Opinión
Juan José Millás
Algo es algo
Por la mañana puse un par de huevos a hervir, para la ensalada del mediodía, y me olvidé de ellos y estuvieron cociendo hasta que el agua se evaporó y entonces la base del cacharro debió de ponerse al rojo vivo y la cáscara de los huevos se quemó y tras la cáscara comenzaron a carbonizarse la clara y la yema. Yo permanecía abstraído en la lectura del periódico, que ese día venía fatal, leerlo era como leer tu propia necrológica, como asistir a tus propios funerales, como abrir el sobre de una biopsia desastrosa, incluso de una autopsia desalmada. Era el periódico una mezcla de malas noticias y de un diagnóstico sin esperanza. Pero yo hurgaba en él de manera enfermiza, en sus Cartas al Director, desde luego, y en todo lo demás, que había devenido en una crónica de sucesos, hasta el editorial parecía sacado del antiguo El Caso, aquel periódico de crímenes y parricidios y violaciones infinitas. Yo permanecía abstraído, digo, en la lectura de la prensa, cuando noté el olor a quemado y fui como un rayo a la cocina y de los dos huevos no quedaba otra cosa que una materia oscura pegada al fondo abrasador del cazo. Para que hubiera habido una desgracia, me dije, o dos desgracias, porque ya el día anterior me había ocurrido algo parecido con la sartén, solo que en este caso el aceite se incendió y yo hice lo peor, que fue cogerla por el mango y colocarla bajo el grifo. No se debe. Lo aconsejable, tras cerrar el gas, es cubrir la sartén con una toalla grande que deje sin oxígeno a la llama.
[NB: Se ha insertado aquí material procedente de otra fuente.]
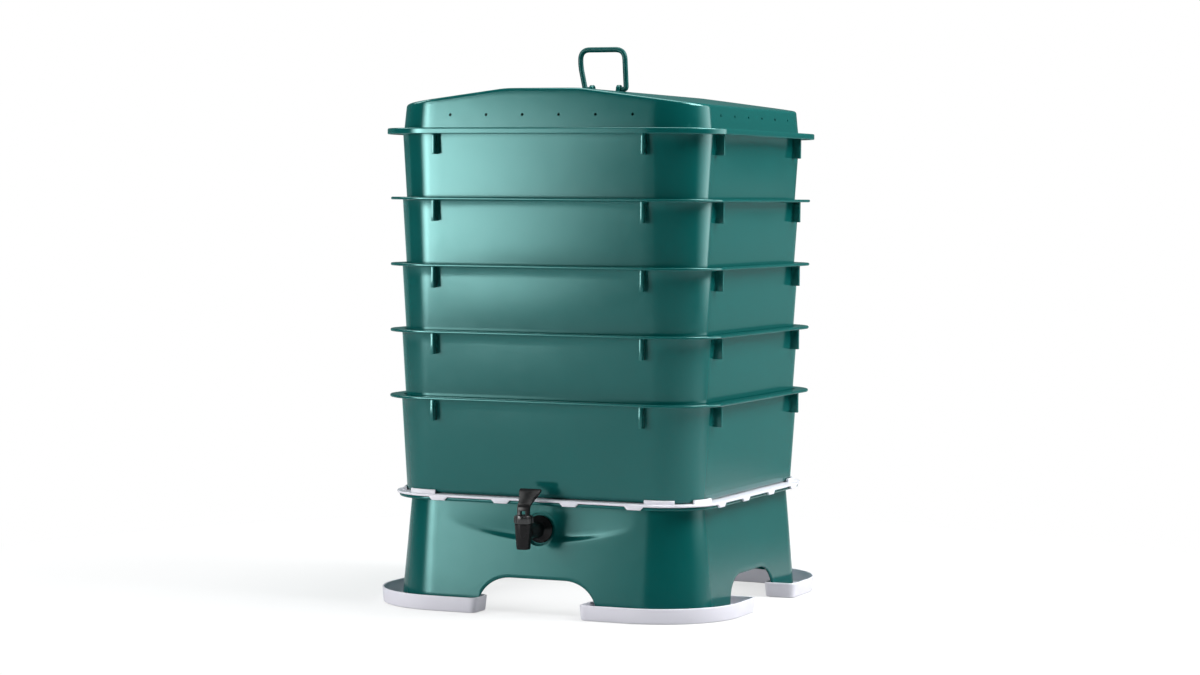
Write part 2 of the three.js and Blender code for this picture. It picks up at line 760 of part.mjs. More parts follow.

El caso es que puse otros dos huevos a hervir, en un cacharro nuevo y permanecí delante de ellos sin quitarles el ojo de encima, por si acaso, hasta que se completó la cocción. Y mientras el agua hervía pensé, Dios mío, en la cantidad de cosas puestas al fuego de las que nos olvidamos. En ese instante habría en mi ciudad, no digamos en Nueva York o en Tokio o Nueva Delhi, miles o millones de ollas olvidadas con algo hirviendo o quemándose en su interior. Cazuelas de gente sola, de ancianos con Alzheimer, de jóvenes despreocupados, de cocineros despistados. Y yo no podía hacerme cargo de ellas, sobre todo después de lo que me acababa de ocurrir, así que me conformé con asegurarme de que tenía la puerta bien cerrada y de que la cisterna del retrete no goteaba. Algo es algo.